Tait staff may nab new jobs in hi-tech sector
Canterbury's hi-tech and manufacturing sector should be able to re-employ a significant number of about 60 Tait Communications staff due to lose their jobs.
Tait this week announced plans to axe the staff in the next few weeks as it concentrates on new sales of its manufactured digital radio communications systems and scales back new product development. Business leaders from Canterbury's software development and manufacturing sectors said there was a good chance that a good portion of the impacted staff would be picked up by other companies.
The staff who are in a consultation phase with Tait are not unionised.
Tait acting chief executive David Wade said those that lost their jobs would receive entitlements under redundancy provisions.

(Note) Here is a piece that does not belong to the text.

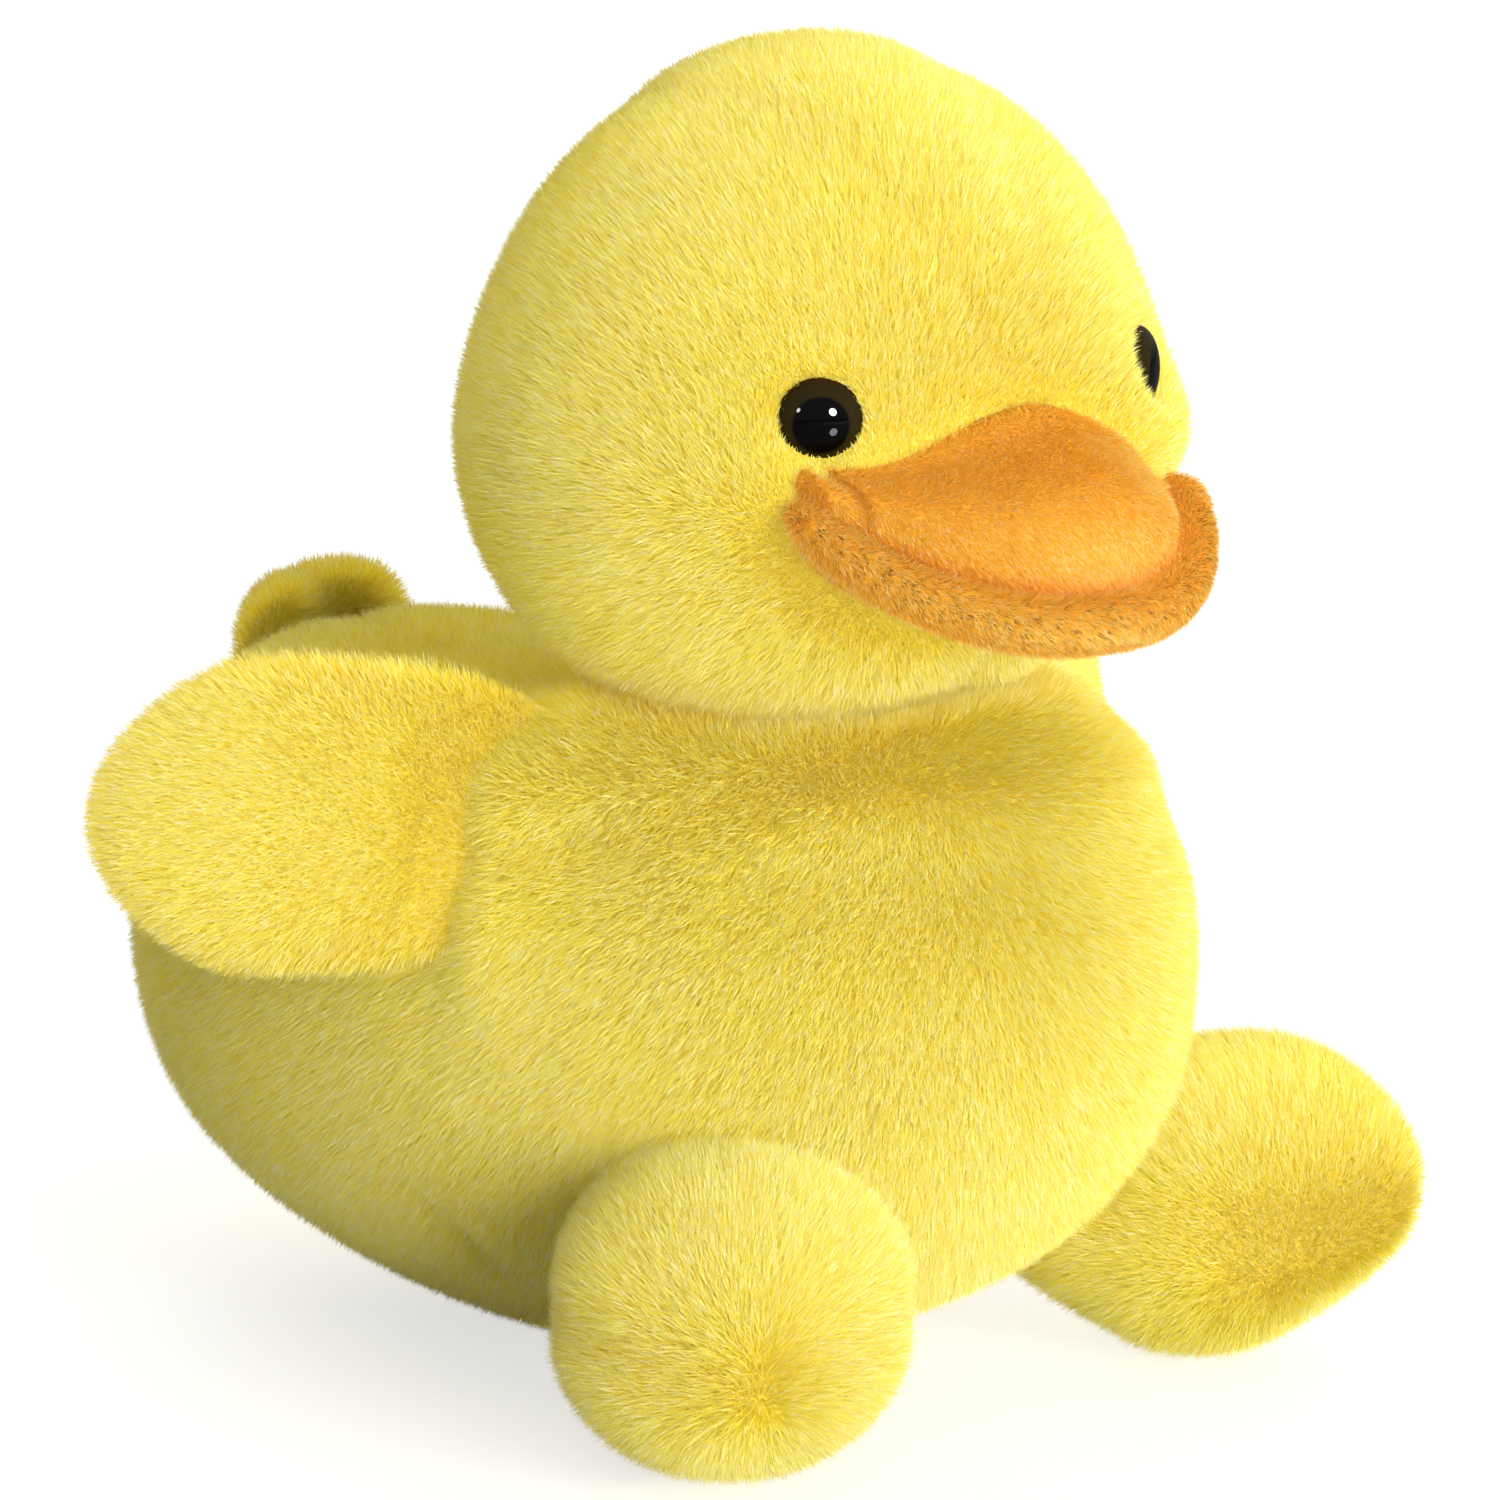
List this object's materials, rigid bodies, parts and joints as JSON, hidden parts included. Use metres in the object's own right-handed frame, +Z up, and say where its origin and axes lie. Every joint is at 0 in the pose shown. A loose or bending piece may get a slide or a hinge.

New Zealand Manufacturers and Exporters Association chief executive John Walley said there were skills within the Tait workforce that would easily transfer elsewhere. Workers in the engineering and supply chain side of the business are the most at risk of losing their jobs as Tait restructures into a more customer focused business. Tait manufactures radio communication handsets, bases and networks for utilities and public safety agencies, such as police.
Wade said Tait would continue with its existing manufacturing capacity.
Marc Denholm, of recruitment specialist ManpowerGroup, said his firm had helped some of the 74 Tait employees made redundant last year. Not all skills were easily transferable though.
The more specialist an employee, the harder their skills were to transfer, he said.
Shaun Ryan, chief executive of SLI Systems, said his feeling was there would be enough work in Christchurch for skilled workers from Tait to pick up outside employment, even if the work was not exactly in their specific field of expertise. He had previously interviewed ex-Tait workers, but had not hired any of those employees recently, Ryan said.
Canterbury Employers' Chamber of Commerce chief executive Peter Townsend said he agreed that the workers should be able to find new roles. The job losses related to Tait "reinventing itself"'. "Yes there is a high demand for skilled people in this area in Christchurch, and we're constantly hearing from people who are looking for people with technical skills and R&D skills."
Walley said the success of tech companies like Wellington's Xero and others had both created demand for skilled workers, and also increased salaries for some jobs in the wider IT manufacturing sector.
Companies like Xero that had a strong balance sheet could pay relatively well, while others that were sales-driven paid their staff less, Walley said.
Tait staff that had software writing skills, for example, would be able to transfer those skills to work for other companies, he said. Programmers could also work remotely for some companies, he said.
Tait is now looking at other cost-cutting measures including the possible leasing or sub-leasing of a 7000 square metre "new campus" property the company had previously indicated would be occupied by half its workforce.
Walley said the NZMEA was considering a move to the new campus, but there were some restrictions on what type of businesses could occupy the workspace due to zoning restrictions. There were talks with the Christchurch City Council on the issue.
Alex Bouma, who recently moved from Hewlett-Packard New Zealand to a national business development role with information management firm Optimation, said there was an "eco-system" of tech companies in Christchurch, and he hoped the staff would be picked up. The sustained high New Zealand dollar had not helped Tait's export margins.